# SOCI 415 Network Analysis - CBDB Dataset

The China Biographical Database Abstract: The China Biographical
Database is a freely accessible relational database with biographical
information about approximately 641,568 individuals as of August 2024,
currently mainly from the 7th through 19th centuries. With both online
and offline versions, the data is meant to be useful for statistical,
social network, and spatial analysis as well as serving as a kind of
biographical reference. The image below shows the spatial distribution
of a cross dynastic subset of 190,000 people in CBDB by basic
affiliations

Display values within the dataset

In [1]:
import sqlite3
import pandas as pd

db_path = r'C:\Users\alexr\OneDrive\Desktop\WORK\Summer2025\latest.db'
conn = sqlite3.connect(db_path)
cursor = conn.cursor()

# List all tables
cursor.execute("SELECT name FROM sqlite_master WHERE type='table';")
tables = cursor.fetchall()

print("Tables in database:", tables)

conn.close()

Load the one we want

In [2]:
db_path = r'C:\Users\alexr\OneDrive\Desktop\WORK\Summer2025\latest.db'

# Connect to the database
conn = sqlite3.connect(db_path)

# Replace 'person' with the actual table name you want to load
df = pd.read_sql_query("SELECT * FROM KIN_DATA", conn)

# Show the first few rows
print(df.head())

conn.close()

Build the NetworkX Graph

In [3]:
import networkx as nx
import matplotlib.pyplot as plt

# Create an empty graph
G = nx.Graph()

# Add edges with kinship type as edge attribute
for _, row in df.iterrows():
    person = row['c_personid']
    kin = row['c_kin_id']
    kin_type = row['c_kin_code']
    G.add_edge(person, kin, kinship=kin_type)
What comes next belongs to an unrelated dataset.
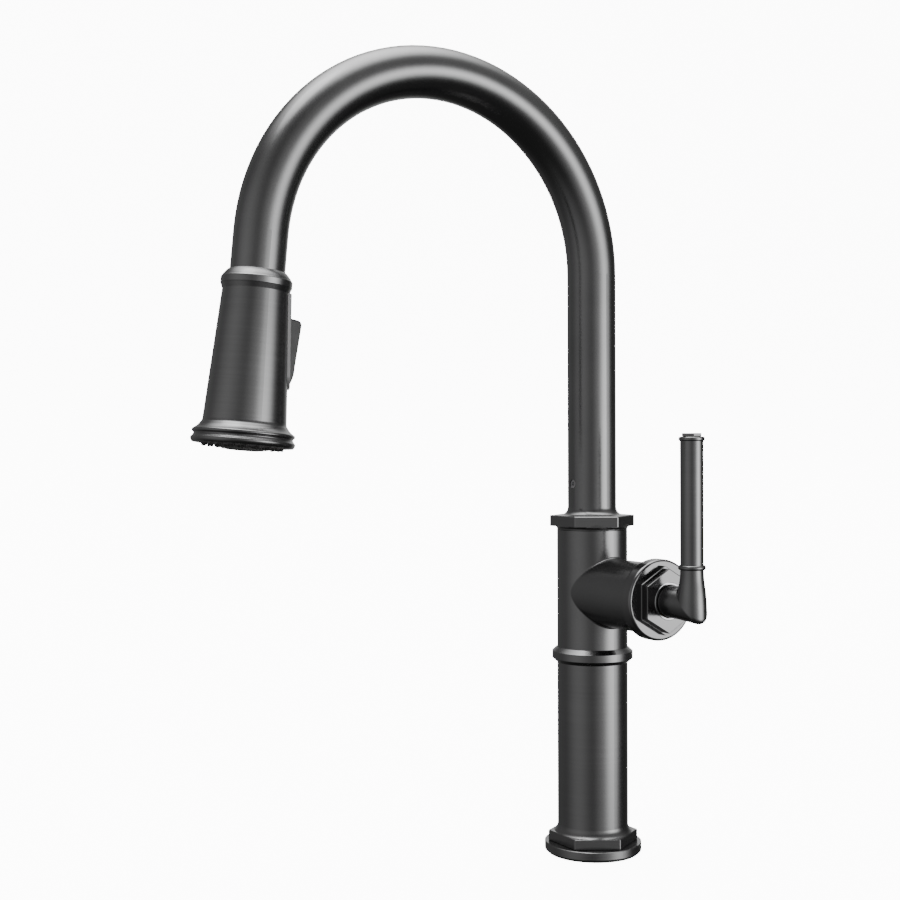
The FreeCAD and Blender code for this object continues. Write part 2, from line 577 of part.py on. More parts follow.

print(f"Number of nodes: {G.number_of_nodes()}")
print(f"Number of edges: {G.number_of_edges()}")

Visualize the network

In [4]:
plt.figure(figsize=(12, 12))
pos = nx.spring_layout(G, k=0.15)  # Layout for better spacing

# Draw nodes and edges
nx.draw_networkx_nodes(G, pos, node_size=50, node_color='skyblue')
nx.draw_networkx_edges(G, pos, alpha=0.5)

plt.title("Kinship Network from CBDB KIN_DATA")
plt.axis('off')
plt.show()